▸ **Stored data**
* start *

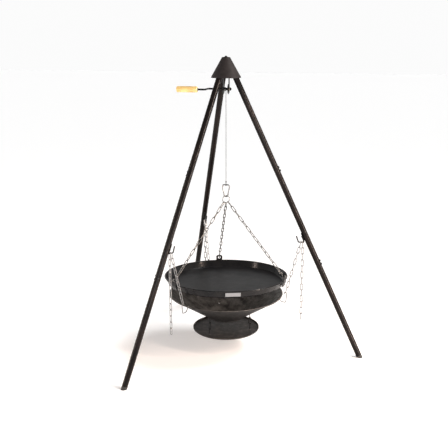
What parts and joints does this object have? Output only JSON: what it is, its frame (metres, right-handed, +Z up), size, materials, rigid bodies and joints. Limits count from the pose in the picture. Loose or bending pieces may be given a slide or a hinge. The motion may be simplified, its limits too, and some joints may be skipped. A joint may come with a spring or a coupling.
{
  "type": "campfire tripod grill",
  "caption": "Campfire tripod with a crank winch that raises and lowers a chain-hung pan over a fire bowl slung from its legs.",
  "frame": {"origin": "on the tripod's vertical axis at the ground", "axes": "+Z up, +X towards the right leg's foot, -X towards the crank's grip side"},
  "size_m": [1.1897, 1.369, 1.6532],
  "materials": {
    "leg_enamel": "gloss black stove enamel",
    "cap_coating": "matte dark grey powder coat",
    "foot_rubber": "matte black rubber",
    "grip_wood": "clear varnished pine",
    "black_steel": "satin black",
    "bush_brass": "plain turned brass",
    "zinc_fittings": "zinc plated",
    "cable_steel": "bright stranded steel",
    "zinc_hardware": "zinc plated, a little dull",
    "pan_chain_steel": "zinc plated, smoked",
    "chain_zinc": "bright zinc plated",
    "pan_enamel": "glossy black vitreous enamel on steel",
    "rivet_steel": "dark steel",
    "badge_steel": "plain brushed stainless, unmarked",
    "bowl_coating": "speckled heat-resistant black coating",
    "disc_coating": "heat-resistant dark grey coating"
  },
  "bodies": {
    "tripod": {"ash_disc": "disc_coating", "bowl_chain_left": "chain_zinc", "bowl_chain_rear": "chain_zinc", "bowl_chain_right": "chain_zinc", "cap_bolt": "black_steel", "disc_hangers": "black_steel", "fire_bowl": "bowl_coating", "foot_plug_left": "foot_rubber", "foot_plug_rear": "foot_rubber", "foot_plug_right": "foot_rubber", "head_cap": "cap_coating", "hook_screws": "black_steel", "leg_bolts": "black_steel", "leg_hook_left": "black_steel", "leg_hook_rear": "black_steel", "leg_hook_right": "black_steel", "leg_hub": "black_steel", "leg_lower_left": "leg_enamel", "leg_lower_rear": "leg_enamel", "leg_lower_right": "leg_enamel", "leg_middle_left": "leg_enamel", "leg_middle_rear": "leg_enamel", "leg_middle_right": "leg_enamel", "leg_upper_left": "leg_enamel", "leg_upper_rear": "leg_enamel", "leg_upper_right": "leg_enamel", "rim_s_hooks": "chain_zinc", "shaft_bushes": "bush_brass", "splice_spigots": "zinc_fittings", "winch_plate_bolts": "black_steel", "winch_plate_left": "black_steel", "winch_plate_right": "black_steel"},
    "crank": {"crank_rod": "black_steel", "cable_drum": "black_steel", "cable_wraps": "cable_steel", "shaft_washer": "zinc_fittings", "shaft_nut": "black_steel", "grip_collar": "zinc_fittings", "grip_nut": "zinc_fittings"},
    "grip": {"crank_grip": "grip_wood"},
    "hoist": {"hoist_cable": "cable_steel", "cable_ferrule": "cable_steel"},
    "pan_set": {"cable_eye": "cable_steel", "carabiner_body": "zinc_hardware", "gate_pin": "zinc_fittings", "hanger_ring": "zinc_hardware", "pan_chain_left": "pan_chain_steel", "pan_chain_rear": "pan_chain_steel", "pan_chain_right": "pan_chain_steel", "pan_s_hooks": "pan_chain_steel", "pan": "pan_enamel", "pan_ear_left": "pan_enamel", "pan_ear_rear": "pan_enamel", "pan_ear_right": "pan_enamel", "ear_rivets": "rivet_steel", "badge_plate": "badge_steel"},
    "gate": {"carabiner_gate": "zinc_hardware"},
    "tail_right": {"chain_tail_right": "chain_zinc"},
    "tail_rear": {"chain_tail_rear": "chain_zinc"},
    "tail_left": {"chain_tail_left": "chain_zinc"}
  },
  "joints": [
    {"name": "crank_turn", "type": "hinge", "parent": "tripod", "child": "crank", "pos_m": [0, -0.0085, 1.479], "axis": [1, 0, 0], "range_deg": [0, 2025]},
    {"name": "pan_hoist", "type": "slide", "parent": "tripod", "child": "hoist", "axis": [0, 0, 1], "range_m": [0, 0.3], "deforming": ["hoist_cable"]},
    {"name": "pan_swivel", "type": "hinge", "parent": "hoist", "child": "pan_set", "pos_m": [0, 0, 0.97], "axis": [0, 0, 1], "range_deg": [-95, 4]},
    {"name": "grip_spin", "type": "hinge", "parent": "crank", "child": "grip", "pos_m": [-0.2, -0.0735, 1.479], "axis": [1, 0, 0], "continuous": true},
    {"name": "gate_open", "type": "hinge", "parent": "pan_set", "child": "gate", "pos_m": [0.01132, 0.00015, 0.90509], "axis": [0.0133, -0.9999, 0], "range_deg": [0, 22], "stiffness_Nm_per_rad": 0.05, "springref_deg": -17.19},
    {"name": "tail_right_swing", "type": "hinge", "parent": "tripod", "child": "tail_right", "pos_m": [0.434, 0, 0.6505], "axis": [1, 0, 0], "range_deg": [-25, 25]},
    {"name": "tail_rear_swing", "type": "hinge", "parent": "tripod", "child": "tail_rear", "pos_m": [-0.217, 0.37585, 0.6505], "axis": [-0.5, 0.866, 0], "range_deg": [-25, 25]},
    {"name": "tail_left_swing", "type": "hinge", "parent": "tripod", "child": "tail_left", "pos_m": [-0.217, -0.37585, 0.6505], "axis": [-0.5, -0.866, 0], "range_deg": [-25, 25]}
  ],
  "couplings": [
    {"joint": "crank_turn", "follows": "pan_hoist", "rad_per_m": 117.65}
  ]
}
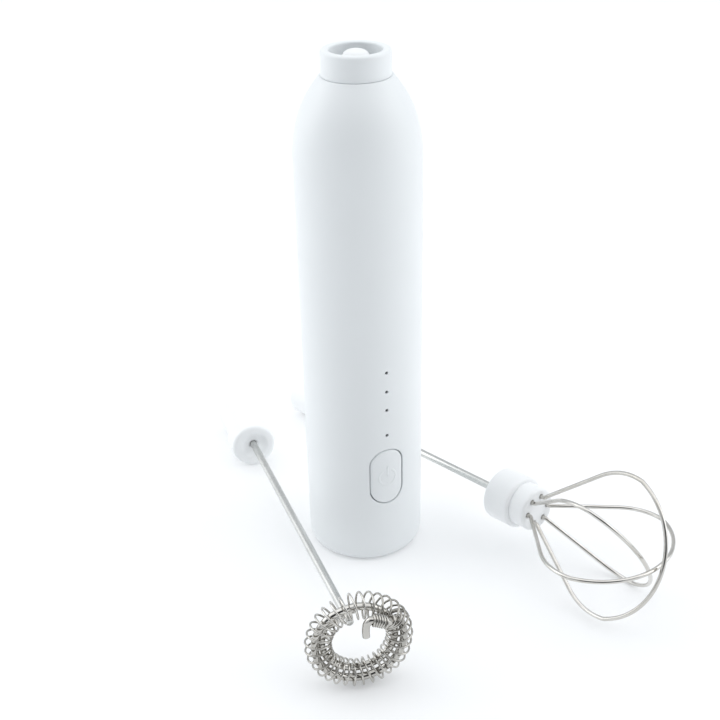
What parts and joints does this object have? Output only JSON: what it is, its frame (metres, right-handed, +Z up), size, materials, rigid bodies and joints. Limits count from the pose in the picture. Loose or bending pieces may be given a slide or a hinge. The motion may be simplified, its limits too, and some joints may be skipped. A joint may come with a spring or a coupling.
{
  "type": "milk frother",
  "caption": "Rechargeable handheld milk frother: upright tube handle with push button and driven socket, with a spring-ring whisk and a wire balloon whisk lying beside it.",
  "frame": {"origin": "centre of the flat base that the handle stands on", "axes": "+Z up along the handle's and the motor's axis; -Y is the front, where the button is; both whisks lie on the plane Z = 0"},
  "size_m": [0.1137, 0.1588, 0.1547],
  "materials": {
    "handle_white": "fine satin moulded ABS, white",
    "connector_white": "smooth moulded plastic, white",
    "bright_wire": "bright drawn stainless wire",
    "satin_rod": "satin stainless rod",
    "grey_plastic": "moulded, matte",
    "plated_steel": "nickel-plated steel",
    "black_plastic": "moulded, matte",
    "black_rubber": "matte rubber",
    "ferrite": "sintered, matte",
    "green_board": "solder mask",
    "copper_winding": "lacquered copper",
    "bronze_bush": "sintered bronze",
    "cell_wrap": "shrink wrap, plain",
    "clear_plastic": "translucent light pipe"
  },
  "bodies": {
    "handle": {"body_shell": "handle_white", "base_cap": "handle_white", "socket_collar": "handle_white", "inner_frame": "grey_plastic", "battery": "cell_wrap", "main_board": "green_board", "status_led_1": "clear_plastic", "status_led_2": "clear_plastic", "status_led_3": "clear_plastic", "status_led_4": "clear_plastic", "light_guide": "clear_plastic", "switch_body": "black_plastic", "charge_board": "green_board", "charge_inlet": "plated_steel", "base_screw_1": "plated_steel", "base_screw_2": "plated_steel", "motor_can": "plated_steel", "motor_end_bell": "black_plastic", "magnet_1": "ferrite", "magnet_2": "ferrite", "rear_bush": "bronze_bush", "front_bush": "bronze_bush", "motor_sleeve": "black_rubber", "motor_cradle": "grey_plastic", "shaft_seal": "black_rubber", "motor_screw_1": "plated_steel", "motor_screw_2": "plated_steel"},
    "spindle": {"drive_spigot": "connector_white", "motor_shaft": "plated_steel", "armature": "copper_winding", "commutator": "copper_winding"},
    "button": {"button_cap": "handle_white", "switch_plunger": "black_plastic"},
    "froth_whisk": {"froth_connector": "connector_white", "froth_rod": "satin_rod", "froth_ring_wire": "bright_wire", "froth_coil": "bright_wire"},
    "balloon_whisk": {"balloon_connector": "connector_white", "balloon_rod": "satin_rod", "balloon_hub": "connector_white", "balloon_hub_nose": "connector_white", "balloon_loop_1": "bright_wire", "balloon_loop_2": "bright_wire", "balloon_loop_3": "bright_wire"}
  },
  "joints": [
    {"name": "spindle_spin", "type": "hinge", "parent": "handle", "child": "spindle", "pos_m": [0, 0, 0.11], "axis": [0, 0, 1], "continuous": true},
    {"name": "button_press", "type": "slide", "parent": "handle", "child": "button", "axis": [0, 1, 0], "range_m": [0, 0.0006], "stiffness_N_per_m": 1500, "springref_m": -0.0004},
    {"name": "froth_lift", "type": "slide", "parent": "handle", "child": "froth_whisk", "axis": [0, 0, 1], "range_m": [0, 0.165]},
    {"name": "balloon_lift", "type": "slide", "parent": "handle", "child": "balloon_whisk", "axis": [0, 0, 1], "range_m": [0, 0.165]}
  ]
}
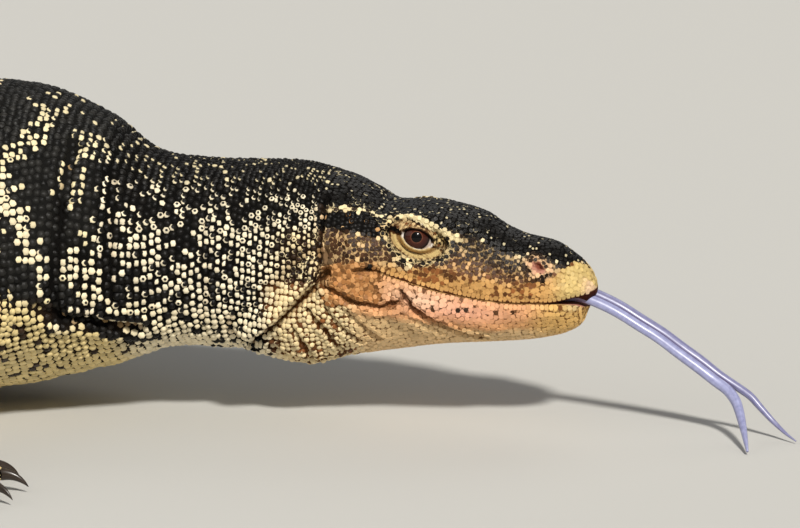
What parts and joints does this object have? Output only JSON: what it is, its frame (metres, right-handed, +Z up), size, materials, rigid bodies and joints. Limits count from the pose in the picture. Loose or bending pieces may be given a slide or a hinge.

* end *
* start *

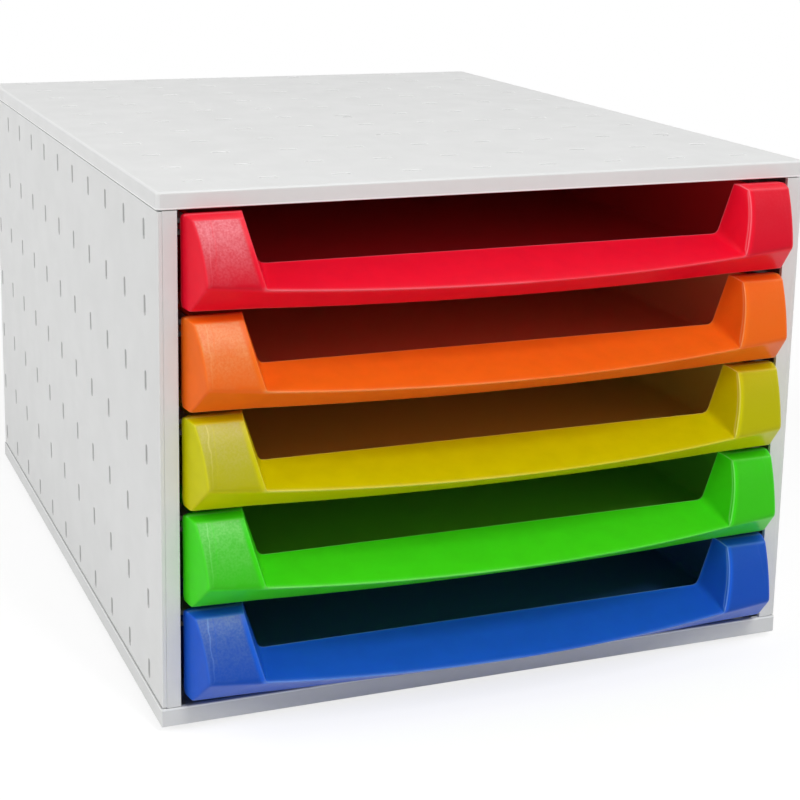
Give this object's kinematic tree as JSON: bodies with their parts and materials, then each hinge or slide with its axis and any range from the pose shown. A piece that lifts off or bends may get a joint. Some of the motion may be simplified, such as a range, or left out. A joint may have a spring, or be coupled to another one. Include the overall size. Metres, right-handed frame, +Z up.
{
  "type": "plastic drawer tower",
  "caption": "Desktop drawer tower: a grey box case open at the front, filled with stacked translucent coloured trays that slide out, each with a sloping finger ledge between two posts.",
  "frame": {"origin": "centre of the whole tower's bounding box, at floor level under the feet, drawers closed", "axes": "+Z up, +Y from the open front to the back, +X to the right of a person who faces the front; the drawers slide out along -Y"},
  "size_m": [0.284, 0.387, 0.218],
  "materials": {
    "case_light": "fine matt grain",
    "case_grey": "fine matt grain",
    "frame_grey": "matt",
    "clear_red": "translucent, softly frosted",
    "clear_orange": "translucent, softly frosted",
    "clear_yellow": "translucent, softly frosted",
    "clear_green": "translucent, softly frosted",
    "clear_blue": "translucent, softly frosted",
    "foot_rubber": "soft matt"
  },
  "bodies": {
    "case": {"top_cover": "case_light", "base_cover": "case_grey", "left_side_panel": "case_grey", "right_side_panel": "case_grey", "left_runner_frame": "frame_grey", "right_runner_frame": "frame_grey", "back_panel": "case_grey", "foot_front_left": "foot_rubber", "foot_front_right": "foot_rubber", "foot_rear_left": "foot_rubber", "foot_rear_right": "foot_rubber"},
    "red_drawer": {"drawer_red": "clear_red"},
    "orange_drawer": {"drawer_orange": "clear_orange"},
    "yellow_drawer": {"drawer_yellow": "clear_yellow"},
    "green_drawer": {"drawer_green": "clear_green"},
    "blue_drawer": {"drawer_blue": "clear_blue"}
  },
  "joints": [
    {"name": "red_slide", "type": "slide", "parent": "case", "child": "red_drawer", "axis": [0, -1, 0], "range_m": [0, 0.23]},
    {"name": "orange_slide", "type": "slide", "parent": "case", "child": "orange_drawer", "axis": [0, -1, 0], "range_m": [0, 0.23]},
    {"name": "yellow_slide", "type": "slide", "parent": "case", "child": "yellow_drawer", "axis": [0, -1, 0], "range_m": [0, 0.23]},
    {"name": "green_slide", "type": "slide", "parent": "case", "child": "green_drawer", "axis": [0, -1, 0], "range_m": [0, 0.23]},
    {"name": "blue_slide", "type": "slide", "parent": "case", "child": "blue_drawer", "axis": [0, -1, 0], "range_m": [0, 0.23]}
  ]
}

* end *
* start *

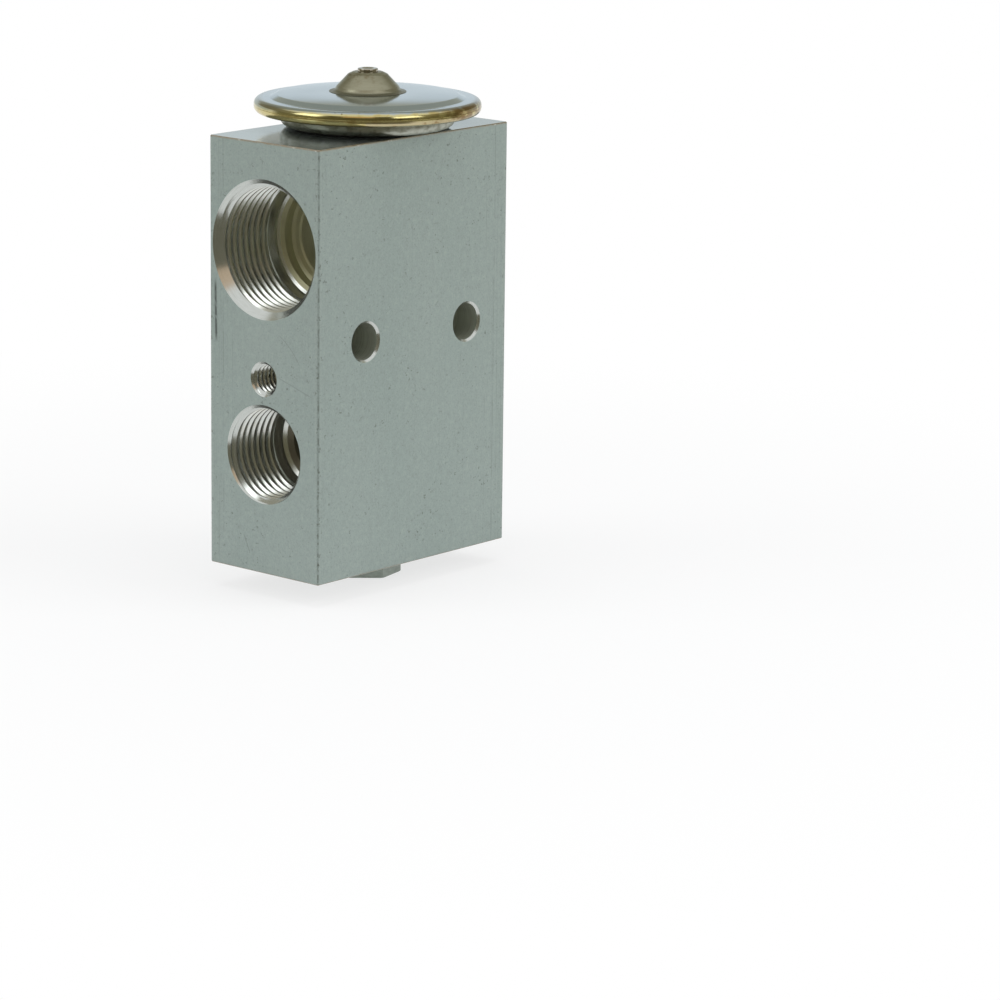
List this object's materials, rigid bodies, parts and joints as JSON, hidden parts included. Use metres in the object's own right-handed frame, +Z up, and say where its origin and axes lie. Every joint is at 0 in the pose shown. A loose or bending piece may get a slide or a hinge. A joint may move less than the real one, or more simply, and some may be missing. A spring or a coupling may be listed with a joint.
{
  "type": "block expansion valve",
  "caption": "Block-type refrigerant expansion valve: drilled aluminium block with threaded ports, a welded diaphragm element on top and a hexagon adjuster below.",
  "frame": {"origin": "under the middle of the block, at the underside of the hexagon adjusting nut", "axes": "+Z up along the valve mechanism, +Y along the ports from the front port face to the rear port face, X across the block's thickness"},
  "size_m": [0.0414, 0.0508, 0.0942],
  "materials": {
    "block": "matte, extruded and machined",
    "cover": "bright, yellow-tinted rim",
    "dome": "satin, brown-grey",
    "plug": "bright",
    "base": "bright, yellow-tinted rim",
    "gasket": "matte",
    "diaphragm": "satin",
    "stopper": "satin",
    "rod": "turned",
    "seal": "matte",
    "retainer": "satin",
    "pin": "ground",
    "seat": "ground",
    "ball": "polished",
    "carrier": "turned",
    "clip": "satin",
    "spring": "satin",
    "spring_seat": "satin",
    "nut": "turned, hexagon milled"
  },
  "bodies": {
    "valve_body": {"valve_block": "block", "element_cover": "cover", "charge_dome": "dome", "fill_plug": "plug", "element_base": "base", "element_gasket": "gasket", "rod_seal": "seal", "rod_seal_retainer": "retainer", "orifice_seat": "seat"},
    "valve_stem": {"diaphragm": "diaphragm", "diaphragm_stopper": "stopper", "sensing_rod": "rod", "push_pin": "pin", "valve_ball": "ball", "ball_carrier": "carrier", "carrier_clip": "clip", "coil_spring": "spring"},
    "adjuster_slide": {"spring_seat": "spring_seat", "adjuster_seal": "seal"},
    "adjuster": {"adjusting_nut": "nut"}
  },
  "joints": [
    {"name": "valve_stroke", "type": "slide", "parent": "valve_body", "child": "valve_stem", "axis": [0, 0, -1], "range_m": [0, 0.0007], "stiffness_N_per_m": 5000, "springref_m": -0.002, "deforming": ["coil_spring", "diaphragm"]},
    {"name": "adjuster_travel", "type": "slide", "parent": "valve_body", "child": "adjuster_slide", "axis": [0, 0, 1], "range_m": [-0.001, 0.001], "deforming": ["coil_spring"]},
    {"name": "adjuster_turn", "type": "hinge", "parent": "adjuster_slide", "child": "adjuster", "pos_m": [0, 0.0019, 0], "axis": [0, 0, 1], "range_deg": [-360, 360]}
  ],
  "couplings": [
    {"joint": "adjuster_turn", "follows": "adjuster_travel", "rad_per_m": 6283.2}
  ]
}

* end *

▸ **What is being asked**
Search the records above for the string "shown". Copy every line that contains it.

▸ **Response**
Give this object's kinematic tree as JSON: bodies with their parts and materials, then each hinge or slide with its axis and any range from the pose shown. A piece that lifts off or bends may get a joint. Some of the motion may be simplified, such as a range, or left out. A joint may have a spring, or be coupled to another one. Include the overall size. Metres, right-handed frame, +Z up.
List this object's materials, rigid bodies, parts and joints as JSON, hidden parts included. Use metres in the object's own right-handed frame, +Z up, and say where its origin and axes lie. Every joint is at 0 in the pose shown. A loose or bending piece may get a slide or a hinge. A joint may move less than the real one, or more simply, and some may be missing. A spring or a coupling may be listed with a joint.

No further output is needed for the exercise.